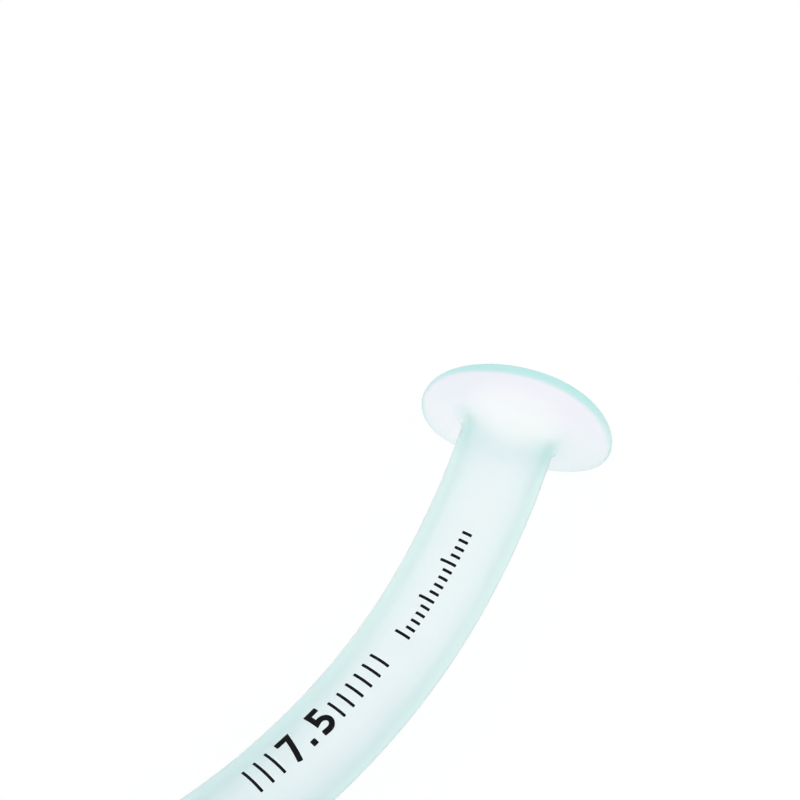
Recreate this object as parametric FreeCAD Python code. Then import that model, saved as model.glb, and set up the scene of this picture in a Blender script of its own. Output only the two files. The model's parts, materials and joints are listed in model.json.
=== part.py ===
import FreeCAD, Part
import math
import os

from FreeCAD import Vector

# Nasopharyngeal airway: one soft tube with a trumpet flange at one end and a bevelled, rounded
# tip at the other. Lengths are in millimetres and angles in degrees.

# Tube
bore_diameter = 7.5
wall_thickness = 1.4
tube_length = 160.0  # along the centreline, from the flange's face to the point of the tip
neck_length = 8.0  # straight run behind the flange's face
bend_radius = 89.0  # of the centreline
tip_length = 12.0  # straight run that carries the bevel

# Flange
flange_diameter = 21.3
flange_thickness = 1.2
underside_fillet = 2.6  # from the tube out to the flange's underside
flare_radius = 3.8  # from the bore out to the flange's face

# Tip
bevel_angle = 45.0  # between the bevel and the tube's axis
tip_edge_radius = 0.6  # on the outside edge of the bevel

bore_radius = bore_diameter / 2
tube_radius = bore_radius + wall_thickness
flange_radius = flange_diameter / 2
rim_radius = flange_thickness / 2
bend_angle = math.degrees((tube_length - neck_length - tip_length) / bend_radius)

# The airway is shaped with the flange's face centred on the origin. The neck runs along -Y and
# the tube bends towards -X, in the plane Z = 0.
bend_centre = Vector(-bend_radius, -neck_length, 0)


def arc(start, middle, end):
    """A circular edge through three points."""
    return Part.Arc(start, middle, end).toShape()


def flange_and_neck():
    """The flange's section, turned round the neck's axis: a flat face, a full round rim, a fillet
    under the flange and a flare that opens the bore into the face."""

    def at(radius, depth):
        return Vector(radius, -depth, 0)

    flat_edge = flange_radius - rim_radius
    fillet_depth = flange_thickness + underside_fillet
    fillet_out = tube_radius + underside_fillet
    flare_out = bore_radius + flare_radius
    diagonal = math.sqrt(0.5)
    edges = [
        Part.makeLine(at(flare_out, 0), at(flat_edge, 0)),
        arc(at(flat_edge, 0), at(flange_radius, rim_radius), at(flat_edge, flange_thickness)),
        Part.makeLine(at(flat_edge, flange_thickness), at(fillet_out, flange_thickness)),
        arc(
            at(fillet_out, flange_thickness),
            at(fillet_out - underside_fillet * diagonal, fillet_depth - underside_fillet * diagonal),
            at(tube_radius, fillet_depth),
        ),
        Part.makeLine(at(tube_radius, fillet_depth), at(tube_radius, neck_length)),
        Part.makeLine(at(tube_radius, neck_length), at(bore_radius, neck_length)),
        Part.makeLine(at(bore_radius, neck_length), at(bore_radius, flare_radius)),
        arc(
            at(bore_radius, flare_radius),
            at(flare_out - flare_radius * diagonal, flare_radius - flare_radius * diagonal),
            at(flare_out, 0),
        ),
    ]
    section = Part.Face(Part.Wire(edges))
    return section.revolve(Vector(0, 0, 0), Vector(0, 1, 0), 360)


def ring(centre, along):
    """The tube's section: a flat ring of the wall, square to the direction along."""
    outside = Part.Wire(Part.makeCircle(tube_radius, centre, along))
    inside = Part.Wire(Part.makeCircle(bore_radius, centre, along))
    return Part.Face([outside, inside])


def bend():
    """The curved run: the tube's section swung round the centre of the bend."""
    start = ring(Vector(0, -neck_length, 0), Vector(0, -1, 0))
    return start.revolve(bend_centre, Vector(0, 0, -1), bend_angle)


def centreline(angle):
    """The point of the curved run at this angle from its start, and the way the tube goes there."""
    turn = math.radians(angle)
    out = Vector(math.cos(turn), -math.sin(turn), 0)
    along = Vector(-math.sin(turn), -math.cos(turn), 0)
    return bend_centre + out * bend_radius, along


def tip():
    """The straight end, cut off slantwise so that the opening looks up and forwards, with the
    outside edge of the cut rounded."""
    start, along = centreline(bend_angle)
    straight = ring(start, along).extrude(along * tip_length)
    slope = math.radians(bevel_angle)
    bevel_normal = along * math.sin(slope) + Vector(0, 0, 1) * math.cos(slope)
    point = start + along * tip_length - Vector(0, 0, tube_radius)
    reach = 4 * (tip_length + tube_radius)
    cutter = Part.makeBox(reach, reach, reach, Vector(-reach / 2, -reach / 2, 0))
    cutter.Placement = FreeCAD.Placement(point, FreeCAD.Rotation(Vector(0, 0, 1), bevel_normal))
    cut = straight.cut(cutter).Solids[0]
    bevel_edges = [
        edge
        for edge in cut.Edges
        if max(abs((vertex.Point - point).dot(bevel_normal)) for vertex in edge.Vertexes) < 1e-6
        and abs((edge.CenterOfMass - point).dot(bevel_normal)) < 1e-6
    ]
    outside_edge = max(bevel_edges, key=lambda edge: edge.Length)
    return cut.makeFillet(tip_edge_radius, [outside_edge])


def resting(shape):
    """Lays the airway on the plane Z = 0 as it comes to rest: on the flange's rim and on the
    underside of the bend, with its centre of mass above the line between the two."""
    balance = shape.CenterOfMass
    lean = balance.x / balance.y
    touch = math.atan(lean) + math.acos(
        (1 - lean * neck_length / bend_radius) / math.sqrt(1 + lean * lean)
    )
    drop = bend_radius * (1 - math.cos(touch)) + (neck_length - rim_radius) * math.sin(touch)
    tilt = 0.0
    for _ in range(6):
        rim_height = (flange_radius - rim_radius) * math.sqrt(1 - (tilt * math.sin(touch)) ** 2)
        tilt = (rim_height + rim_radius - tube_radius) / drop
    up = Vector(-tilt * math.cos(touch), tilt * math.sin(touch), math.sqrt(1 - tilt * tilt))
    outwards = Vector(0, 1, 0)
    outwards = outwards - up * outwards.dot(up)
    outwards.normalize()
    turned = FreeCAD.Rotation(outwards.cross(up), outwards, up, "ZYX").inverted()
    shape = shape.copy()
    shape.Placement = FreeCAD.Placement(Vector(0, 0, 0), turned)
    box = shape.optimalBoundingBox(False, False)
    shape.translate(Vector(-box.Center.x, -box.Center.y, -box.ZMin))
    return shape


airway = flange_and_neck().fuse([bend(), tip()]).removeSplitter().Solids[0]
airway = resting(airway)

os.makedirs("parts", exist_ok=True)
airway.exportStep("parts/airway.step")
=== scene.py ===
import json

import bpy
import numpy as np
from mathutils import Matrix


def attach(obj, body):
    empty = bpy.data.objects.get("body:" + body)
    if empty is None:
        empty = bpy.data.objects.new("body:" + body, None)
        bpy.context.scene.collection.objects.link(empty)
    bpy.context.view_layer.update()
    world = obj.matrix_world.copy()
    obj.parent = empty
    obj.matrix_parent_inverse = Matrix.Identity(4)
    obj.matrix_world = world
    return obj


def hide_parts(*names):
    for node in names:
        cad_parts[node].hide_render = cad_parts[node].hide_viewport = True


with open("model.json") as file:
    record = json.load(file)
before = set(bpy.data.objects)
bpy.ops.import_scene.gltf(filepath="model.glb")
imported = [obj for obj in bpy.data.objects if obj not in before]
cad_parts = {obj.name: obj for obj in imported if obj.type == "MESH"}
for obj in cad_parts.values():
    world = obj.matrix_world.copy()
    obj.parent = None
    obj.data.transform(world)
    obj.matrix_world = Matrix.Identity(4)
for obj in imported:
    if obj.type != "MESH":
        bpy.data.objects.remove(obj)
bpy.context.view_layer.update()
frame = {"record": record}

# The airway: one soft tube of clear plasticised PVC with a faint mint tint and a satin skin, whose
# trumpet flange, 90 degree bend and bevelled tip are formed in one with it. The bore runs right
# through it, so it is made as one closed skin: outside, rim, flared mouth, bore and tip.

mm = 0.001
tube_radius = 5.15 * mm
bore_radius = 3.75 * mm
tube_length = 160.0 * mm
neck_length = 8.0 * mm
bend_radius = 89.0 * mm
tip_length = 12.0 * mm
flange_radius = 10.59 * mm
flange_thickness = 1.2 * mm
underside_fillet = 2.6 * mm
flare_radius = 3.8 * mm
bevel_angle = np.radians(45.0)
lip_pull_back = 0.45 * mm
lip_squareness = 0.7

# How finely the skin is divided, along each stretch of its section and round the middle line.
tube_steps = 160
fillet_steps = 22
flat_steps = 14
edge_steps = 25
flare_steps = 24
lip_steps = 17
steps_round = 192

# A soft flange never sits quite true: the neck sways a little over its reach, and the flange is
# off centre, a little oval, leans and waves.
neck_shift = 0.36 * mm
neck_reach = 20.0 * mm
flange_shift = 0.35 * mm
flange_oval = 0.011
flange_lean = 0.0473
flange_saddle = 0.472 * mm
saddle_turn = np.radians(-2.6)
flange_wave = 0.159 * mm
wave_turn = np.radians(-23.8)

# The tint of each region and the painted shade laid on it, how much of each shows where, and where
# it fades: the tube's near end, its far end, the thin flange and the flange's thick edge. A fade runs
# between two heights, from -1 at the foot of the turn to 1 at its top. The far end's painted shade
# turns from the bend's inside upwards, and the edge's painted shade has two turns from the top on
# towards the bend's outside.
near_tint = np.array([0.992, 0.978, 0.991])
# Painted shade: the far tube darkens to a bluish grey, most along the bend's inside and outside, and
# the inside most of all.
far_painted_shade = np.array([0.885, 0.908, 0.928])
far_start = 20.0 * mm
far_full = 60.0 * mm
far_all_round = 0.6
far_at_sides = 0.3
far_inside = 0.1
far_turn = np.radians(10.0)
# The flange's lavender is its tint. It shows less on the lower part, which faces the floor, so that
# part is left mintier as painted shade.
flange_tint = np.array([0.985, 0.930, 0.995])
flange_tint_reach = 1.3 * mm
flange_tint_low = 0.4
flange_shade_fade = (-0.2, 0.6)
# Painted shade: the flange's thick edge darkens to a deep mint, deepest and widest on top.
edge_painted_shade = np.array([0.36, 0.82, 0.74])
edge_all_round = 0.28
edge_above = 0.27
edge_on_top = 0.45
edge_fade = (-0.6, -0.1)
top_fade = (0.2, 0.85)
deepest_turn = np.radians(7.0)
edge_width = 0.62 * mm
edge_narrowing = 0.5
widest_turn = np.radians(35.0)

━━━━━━

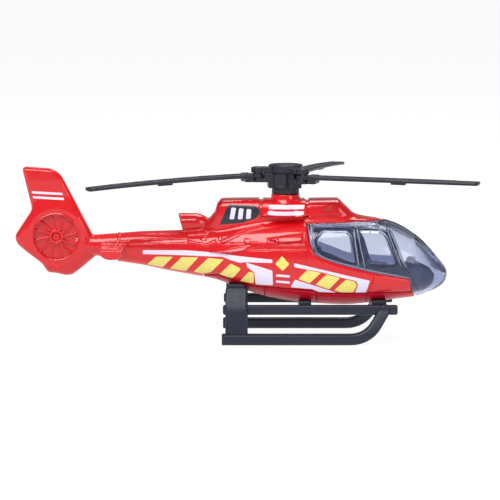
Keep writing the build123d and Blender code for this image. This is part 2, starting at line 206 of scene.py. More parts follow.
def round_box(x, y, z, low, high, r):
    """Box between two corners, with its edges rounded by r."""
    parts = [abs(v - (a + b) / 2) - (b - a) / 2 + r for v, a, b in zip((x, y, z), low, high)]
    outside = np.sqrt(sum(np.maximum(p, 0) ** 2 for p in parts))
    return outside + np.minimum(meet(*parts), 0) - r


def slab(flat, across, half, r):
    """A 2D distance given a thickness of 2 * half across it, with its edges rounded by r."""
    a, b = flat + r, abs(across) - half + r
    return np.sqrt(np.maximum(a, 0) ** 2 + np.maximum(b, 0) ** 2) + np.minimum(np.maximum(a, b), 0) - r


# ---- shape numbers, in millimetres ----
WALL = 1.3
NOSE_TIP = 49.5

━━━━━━

== STATED GOAL ==
Return exactly the lines from the line that has "Keep writing the" to the line that has "NOSE_TIP = 49.5", both of them included.

== TASK RESPONSE ==
Keep writing the build123d and Blender code for this image. This is part 2, starting at line 206 of scene.py. More parts follow.
def round_box(x, y, z, low, high, r):
    """Box between two corners, with its edges rounded by r."""
    parts = [abs(v - (a + b) / 2) - (b - a) / 2 + r for v, a, b in zip((x, y, z), low, high)]
    outside = np.sqrt(sum(np.maximum(p, 0) ** 2 for p in parts))
    return outside + np.minimum(meet(*parts), 0) - r


def slab(flat, across, half, r):
    """A 2D distance given a thickness of 2 * half across it, with its edges rounded by r."""
    a, b = flat + r, abs(across) - half + r
    return np.sqrt(np.maximum(a, 0) ** 2 + np.maximum(b, 0) ** 2) + np.minimum(np.maximum(a, b), 0) - r


# ---- shape numbers, in millimetres ----
WALL = 1.3
NOSE_TIP = 49.5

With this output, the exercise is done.